> **To be done**
Your task is to output the data exactly as it stands.

> **Entries**
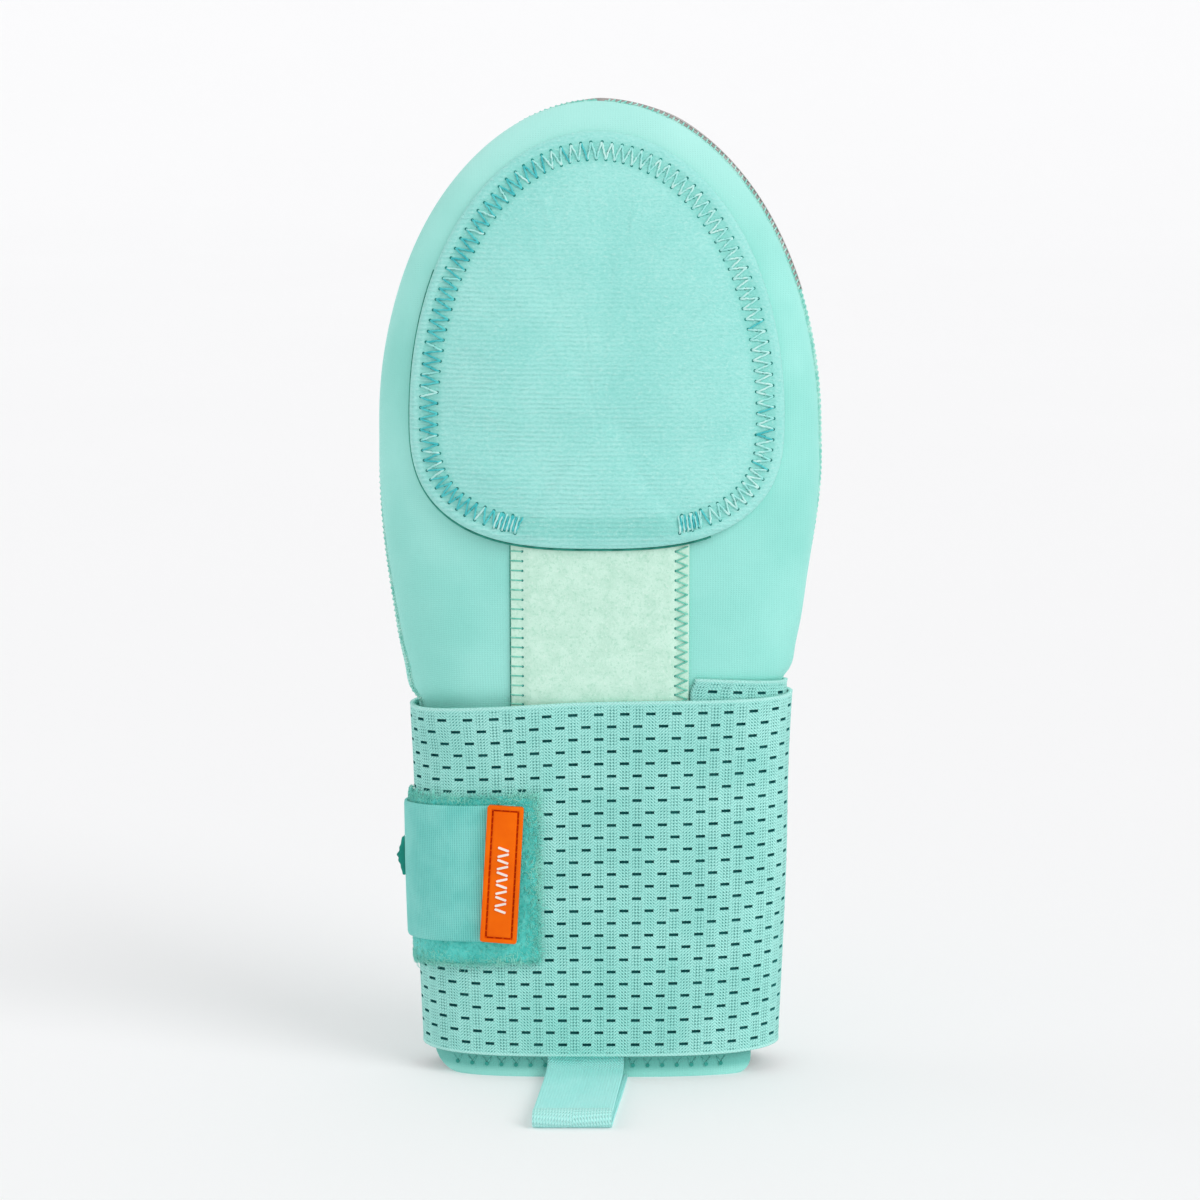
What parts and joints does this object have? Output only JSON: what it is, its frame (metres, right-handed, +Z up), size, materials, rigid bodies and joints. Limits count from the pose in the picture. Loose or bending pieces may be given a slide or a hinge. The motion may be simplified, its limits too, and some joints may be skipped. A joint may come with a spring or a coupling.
{
  "type": "baseball sliding mitt",
  "caption": "Padded neoprene sliding mitt with an oval front pad, a wrapped perforated elastic cuff, a hook-and-loop strap and a webbing pull tab.",
  "frame": {"origin": "middle of the footprint's box on the surface that the mitt stands on, the pull tab counted in", "axes": "+Z up from the cuff to the finger end, +X to the viewer's right seen from the front, +Y from the front pad to the back"},
  "size_m": [0.1228, 0.0928, 0.2733],
  "materials": {
    "aqua_neoprene": "matt knitted face over neoprene foam, soft and slightly napped",
    "brushed_pad": "brushed knit with fine level ribs and zigzag stitching",
    "mint_suede": "pale suede, very matt and mottled",
    "elastic_mesh": "perforated woven elastic with dash-shaped holes",
    "loop_tape": "fuzzy loop tape, sewn round its edge",
    "hook_tape": "woven tape with fine upright lines",
    "fold_tape": "darker folded seam end",
    "orange_rubber": "moulded rubber, satin",
    "webbing": "woven herringbone webbing",
    "guard_grey": "grey textile with a napped face"
  },
  "bodies": {
    "root": {"front_panel": "aqua_neoprene", "back_panel": "aqua_neoprene", "tip_guard": "guard_grey", "pad_patch": "brushed_pad", "centre_strip": "mint_suede", "elastic_band": "elastic_mesh", "loop_patch": "loop_tape", "hook_strap": "hook_tape", "strap_seam_fold": "fold_tape", "rubber_label": "orange_rubber", "pull_tab": "webbing"}
  },
  "joints": []
}
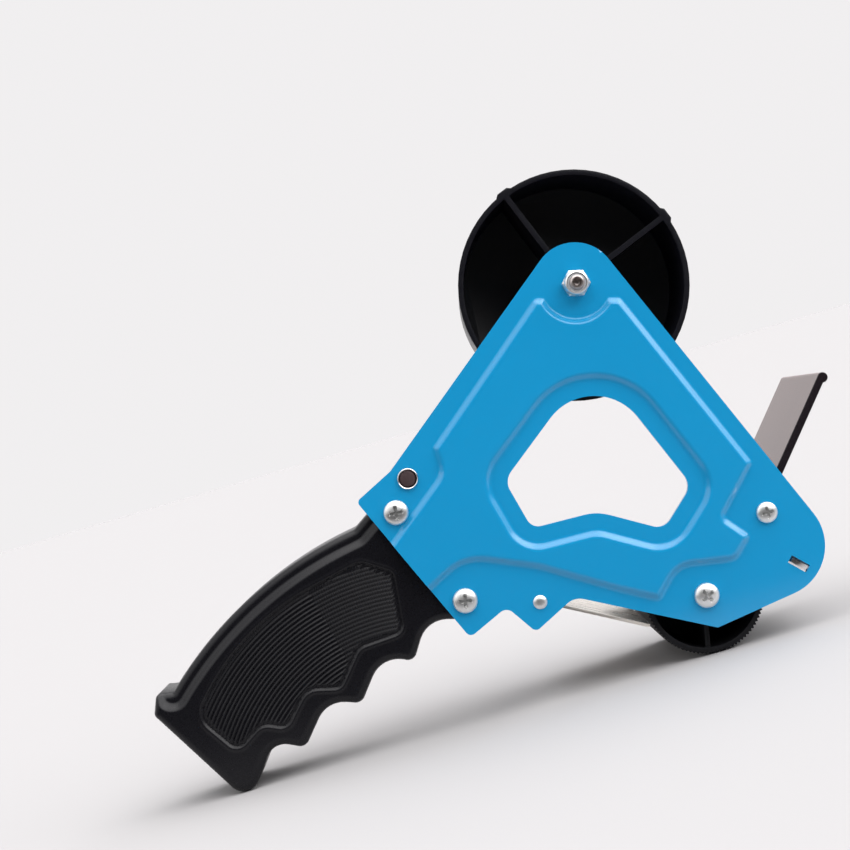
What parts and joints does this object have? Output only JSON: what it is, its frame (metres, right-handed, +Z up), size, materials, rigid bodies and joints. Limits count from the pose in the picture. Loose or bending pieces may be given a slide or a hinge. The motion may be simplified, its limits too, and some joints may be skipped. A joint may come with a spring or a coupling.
{
  "type": "tape gun dispenser",
  "caption": "Hand-held packing tape gun: stamped side plate with a ribbed tape hub, toothed roller, sprung flap, blade, flexible wiper and moulded handle.",
  "frame": {"origin": "centre of the bounding box in X and Y, on the floor that the roller and the handle heel stand on", "axes": "+X from the handle to the nose, +Y from the side plate across the tape to the open side, +Z up as it stands on its roller and heel"},
  "size_m": [0.2378, 0.0644, 0.1637],
  "materials": {
    "blue_paint": "gloss enamel on stamped steel",
    "black_plastic": "satin moulded",
    "black_rubber": "moulded, toothed",
    "wiper_plastic": "glossy flexible strip",
    "zinc": "bright zinc plate",
    "chrome": "bright plate on steel sheet",
    "spring_steel": "plain hardened steel",
    "bronze": "dark oxidised",
    "fibre": "friction washer fibre"
  },
  "bodies": {
    "frame": {"side_plate": "blue_paint", "hub_bolt": "zinc", "hub_nut": "zinc", "hub_spacer": "zinc", "hub_friction_washer": "fibre", "hub_spring": "spring_steel", "hub_end_washer": "zinc", "roller_axle": "zinc", "roller_screw": "zinc", "roller_spacer": "zinc", "roller_washer": "zinc", "roller_clip": "spring_steel", "blade_bracket": "chrome", "bracket_screw": "zinc", "cutter_blade": "spring_steel", "blade_rivet_1": "zinc", "blade_rivet_2": "zinc", "wiper_root": "wiper_plastic", "wiper_clamp": "chrome", "wiper_screw_1": "zinc", "wiper_screw_2": "zinc", "flap_pin": "chrome", "flap_spring": "spring_steel", "flap_clip": "spring_steel", "guide_post": "bronze", "guide_sleeve": "chrome", "handle_near": "black_plastic", "handle_far": "black_plastic", "handle_screw_upper": "zinc", "handle_screw_lower": "zinc", "handle_nut_upper": "zinc", "handle_nut_lower": "zinc"},
    "hub": {"hub_drum": "black_plastic"},
    "roller": {"tape_roller": "black_rubber"},
    "flap": {"tape_flap": "chrome"},
    "wiper": {"wiper_blade": "wiper_plastic"}
  },
  "joints": [
    {"name": "hub_spin", "type": "hinge", "parent": "frame", "child": "hub", "pos_m": [0.0494, 0.003, 0.12636], "axis": [0, 1, 0], "continuous": true},
    {"name": "roller_spin", "type": "hinge", "parent": "frame", "child": "roller", "pos_m": [0.06149, 0.003, 0.0194], "axis": [0, 1, 0], "continuous": true},
    {"name": "flap_swing", "type": "hinge", "parent": "frame", "child": "flap", "pos_m": [0.01002, 0.001, 0.03225], "axis": [0, 1, 0], "range_deg": [0, 22], "stiffness_Nm_per_rad": 0.03, "springref_deg": -22.92},
    {"name": "wiper_flex", "type": "hinge", "parent": "frame", "child": "wiper", "pos_m": [0.09101, 0.002, 0.04531], "axis": [0, 1, 0], "range_deg": [-28, 10], "stiffness_Nm_per_rad": 0.6}
  ]
}
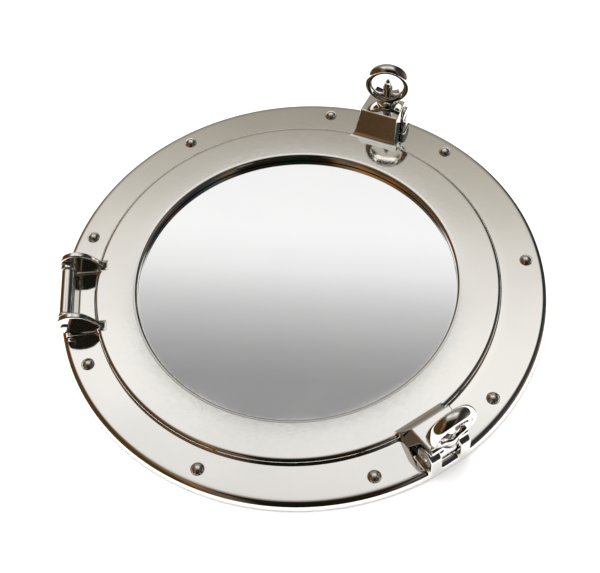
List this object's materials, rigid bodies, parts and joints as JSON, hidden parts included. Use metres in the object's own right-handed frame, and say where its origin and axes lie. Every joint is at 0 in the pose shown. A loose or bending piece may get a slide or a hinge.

> **Solution for this task**
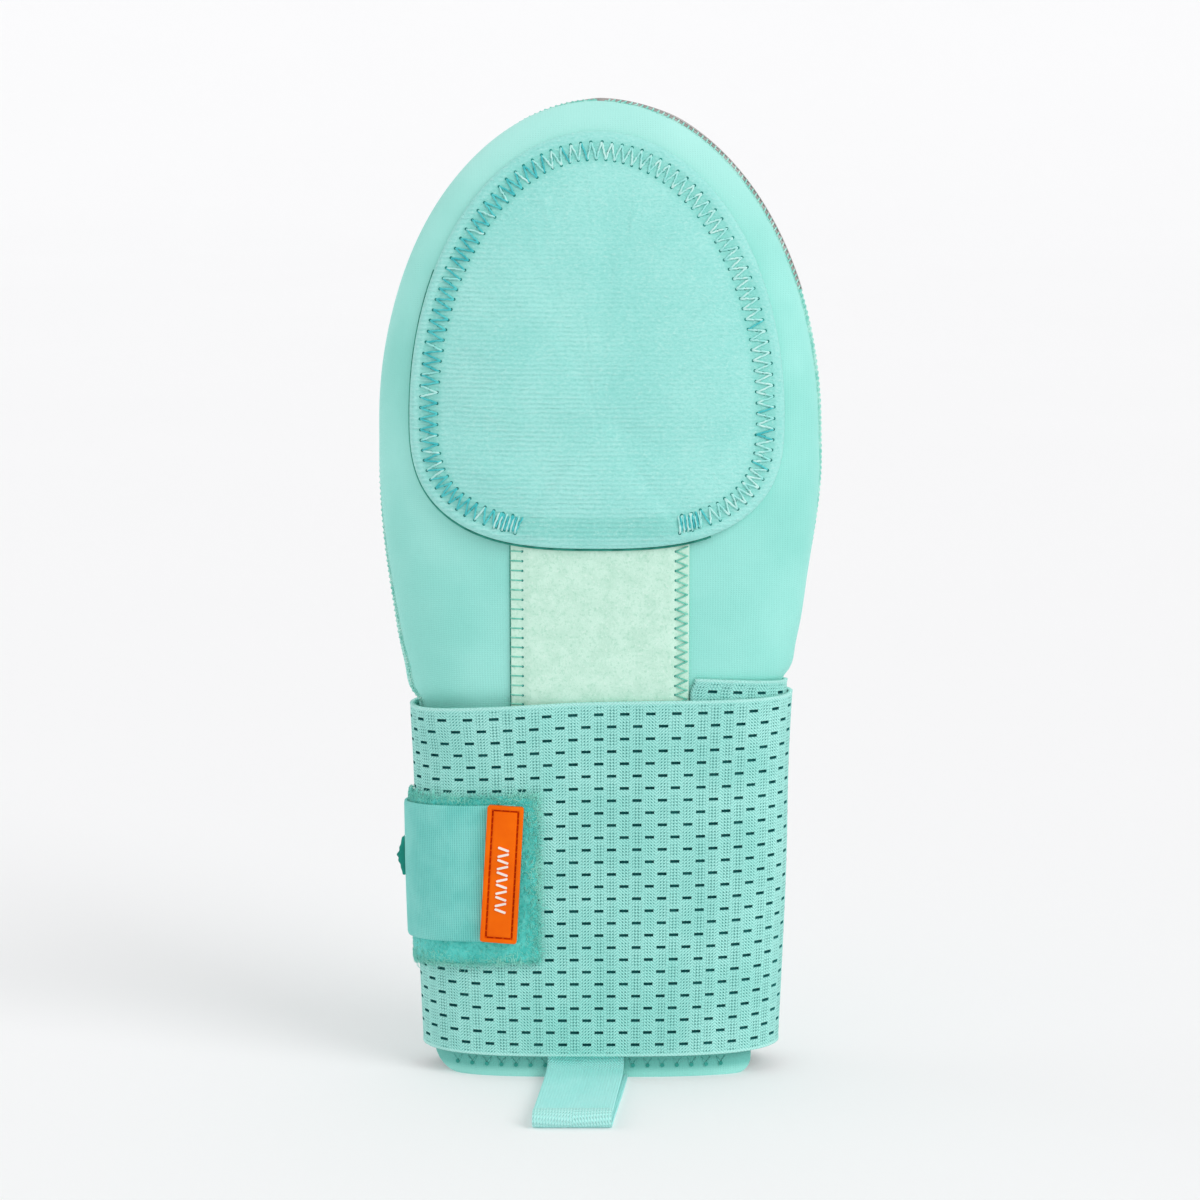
What parts and joints does this object have? Output only JSON: what it is, its frame (metres, right-handed, +Z up), size, materials, rigid bodies and joints. Limits count from the pose in the picture. Loose or bending pieces may be given a slide or a hinge. The motion may be simplified, its limits too, and some joints may be skipped. A joint may come with a spring or a coupling.
{
  "type": "baseball sliding mitt",
  "caption": "Padded neoprene sliding mitt with an oval front pad, a wrapped perforated elastic cuff, a hook-and-loop strap and a webbing pull tab.",
  "frame": {"origin": "middle of the footprint's box on the surface that the mitt stands on, the pull tab counted in", "axes": "+Z up from the cuff to the finger end, +X to the viewer's right seen from the front, +Y from the front pad to the back"},
  "size_m": [0.1228, 0.0928, 0.2733],
  "materials": {
    "aqua_neoprene": "matt knitted face over neoprene foam, soft and slightly napped",
    "brushed_pad": "brushed knit with fine level ribs and zigzag stitching",
    "mint_suede": "pale suede, very matt and mottled",
    "elastic_mesh": "perforated woven elastic with dash-shaped holes",
    "loop_tape": "fuzzy loop tape, sewn round its edge",
    "hook_tape": "woven tape with fine upright lines",
    "fold_tape": "darker folded seam end",
    "orange_rubber": "moulded rubber, satin",
    "webbing": "woven herringbone webbing",
    "guard_grey": "grey textile with a napped face"
  },
  "bodies": {
    "root": {"front_panel": "aqua_neoprene", "back_panel": "aqua_neoprene", "tip_guard": "guard_grey", "pad_patch": "brushed_pad", "centre_strip": "mint_suede", "elastic_band": "elastic_mesh", "loop_patch": "loop_tape", "hook_strap": "hook_tape", "strap_seam_fold": "fold_tape", "rubber_label": "orange_rubber", "pull_tab": "webbing"}
  },
  "joints": []
}
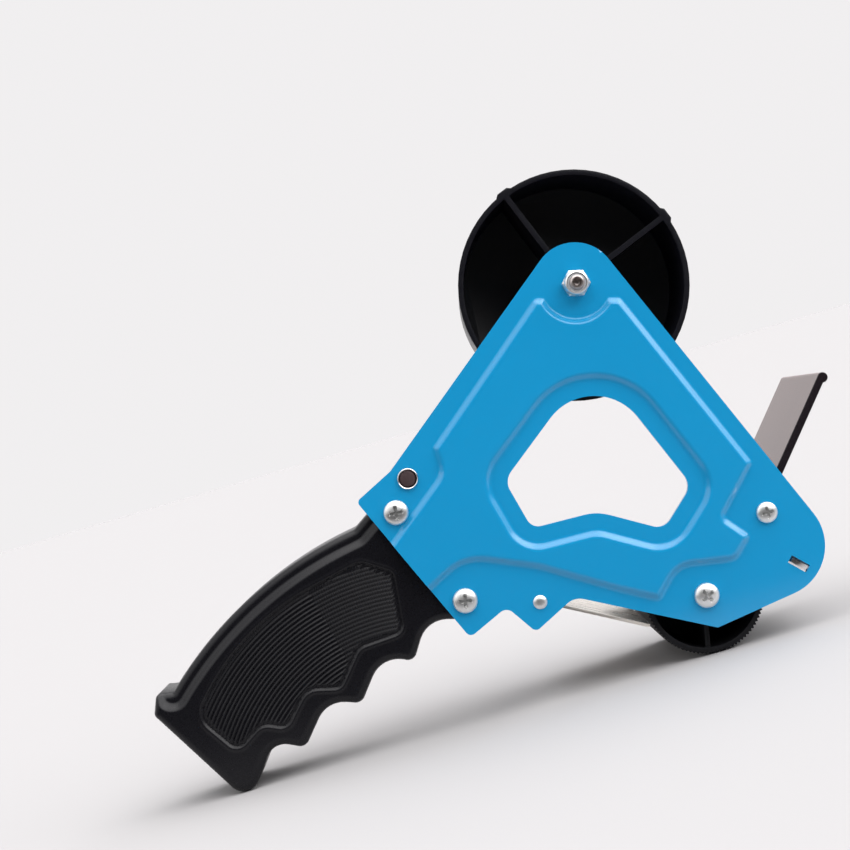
What parts and joints does this object have? Output only JSON: what it is, its frame (metres, right-handed, +Z up), size, materials, rigid bodies and joints. Limits count from the pose in the picture. Loose or bending pieces may be given a slide or a hinge. The motion may be simplified, its limits too, and some joints may be skipped. A joint may come with a spring or a coupling.
{
  "type": "tape gun dispenser",
  "caption": "Hand-held packing tape gun: stamped side plate with a ribbed tape hub, toothed roller, sprung flap, blade, flexible wiper and moulded handle.",
  "frame": {"origin": "centre of the bounding box in X and Y, on the floor that the roller and the handle heel stand on", "axes": "+X from the handle to the nose, +Y from the side plate across the tape to the open side, +Z up as it stands on its roller and heel"},
  "size_m": [0.2378, 0.0644, 0.1637],
  "materials": {
    "blue_paint": "gloss enamel on stamped steel",
    "black_plastic": "satin moulded",
    "black_rubber": "moulded, toothed",
    "wiper_plastic": "glossy flexible strip",
    "zinc": "bright zinc plate",
    "chrome": "bright plate on steel sheet",
    "spring_steel": "plain hardened steel",
    "bronze": "dark oxidised",
    "fibre": "friction washer fibre"
  },
  "bodies": {
    "frame": {"side_plate": "blue_paint", "hub_bolt": "zinc", "hub_nut": "zinc", "hub_spacer": "zinc", "hub_friction_washer": "fibre", "hub_spring": "spring_steel", "hub_end_washer": "zinc", "roller_axle": "zinc", "roller_screw": "zinc", "roller_spacer": "zinc", "roller_washer": "zinc", "roller_clip": "spring_steel", "blade_bracket": "chrome", "bracket_screw": "zinc", "cutter_blade": "spring_steel", "blade_rivet_1": "zinc", "blade_rivet_2": "zinc", "wiper_root": "wiper_plastic", "wiper_clamp": "chrome", "wiper_screw_1": "zinc", "wiper_screw_2": "zinc", "flap_pin": "chrome", "flap_spring": "spring_steel", "flap_clip": "spring_steel", "guide_post": "bronze", "guide_sleeve": "chrome", "handle_near": "black_plastic", "handle_far": "black_plastic", "handle_screw_upper": "zinc", "handle_screw_lower": "zinc", "handle_nut_upper": "zinc", "handle_nut_lower": "zinc"},
    "hub": {"hub_drum": "black_plastic"},
    "roller": {"tape_roller": "black_rubber"},
    "flap": {"tape_flap": "chrome"},
    "wiper": {"wiper_blade": "wiper_plastic"}
  },
  "joints": [
    {"name": "hub_spin", "type": "hinge", "parent": "frame", "child": "hub", "pos_m": [0.0494, 0.003, 0.12636], "axis": [0, 1, 0], "continuous": true},
    {"name": "roller_spin", "type": "hinge", "parent": "frame", "child": "roller", "pos_m": [0.06149, 0.003, 0.0194], "axis": [0, 1, 0], "continuous": true},
    {"name": "flap_swing", "type": "hinge", "parent": "frame", "child": "flap", "pos_m": [0.01002, 0.001, 0.03225], "axis": [0, 1, 0], "range_deg": [0, 22], "stiffness_Nm_per_rad": 0.03, "springref_deg": -22.92},
    {"name": "wiper_flex", "type": "hinge", "parent": "frame", "child": "wiper", "pos_m": [0.09101, 0.002, 0.04531], "axis": [0, 1, 0], "range_deg": [-28, 10], "stiffness_Nm_per_rad": 0.6}
  ]
}
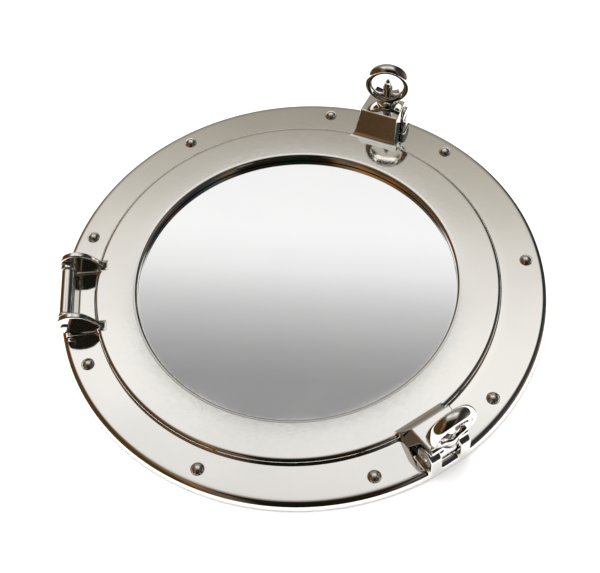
List this object's materials, rigid bodies, parts and joints as JSON, hidden parts included. Use metres in the object's own right-handed frame, and say where its origin and axes lie. Every joint is at 0 in the pose shown. A loose or bending piece may get a slide or a hinge.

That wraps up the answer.